Analysts suspect Netflix is once again trying to be ahead of the curve and changing the way we watch movies the same way it changed our TV viewing habits.
“This is the natural progression of Netflix’s business model and its competitors like Amazon will now assess if doing original movies will be good for them too,” said Robert Thompson, director of the Bleier Center for Television and Popular Culture at Syracuse University.
After all Netflix is the company that introduced binge watching to general audiences. It already changed people’s viewing habits by dumping whole seasons of shows into the service so people can binge watch, something that Hulu and Amazon have done as well.
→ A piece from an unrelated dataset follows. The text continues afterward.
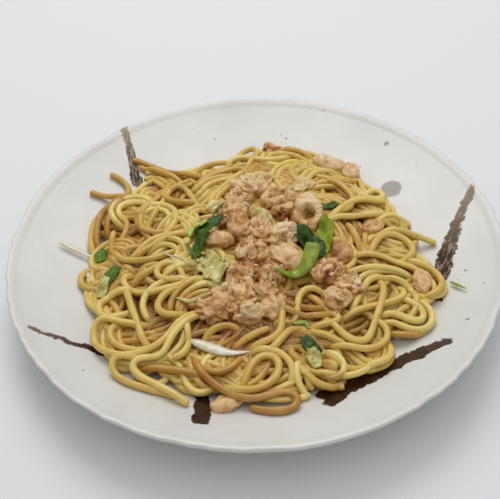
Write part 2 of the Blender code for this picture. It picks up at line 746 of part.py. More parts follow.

The move is a risk but a risk they should take now before HBO, one of Netflix’s biggest rivals, launches its own service. HBO’s popular HBO GO service—only available to cable subscribers or their friends with their passwords—is estimated to have at least 28 million customers. But HBO has a number of critically acclaimed and pop culture zeitgeist shows like “Game of Thrones” and “Girls” which will be available for more people once its stand-alone service is up and running.
Netflix may be making a smart decision to be innovative when it is still the undisputed leader of the streaming industry.
Licensing—one of the highest costs for the company—is at an all time high and will grow. It spent $1.2 billion to add to its streaming content in the third quarter compared to $878.3 million in 2013.
Experimenting on a grander scale now when they are in a strong position allows Netflix some leeway without utterly destroying the company. It is a way for the company to figure out what kinds of avenues are open to them.
Thompson said the two movies may not be a hit but will make way for another potential revenue stream for Netflix. This could allow the company to continue making adjustments to its future films until it finds the right formula like it did for TV shows.
Making a movie is a really big risk for the firm. But there is no time like the present for Netflix to be doing this grand experiment.
Who knows, we might be binge watching its original movies soon like we already do their TV shows.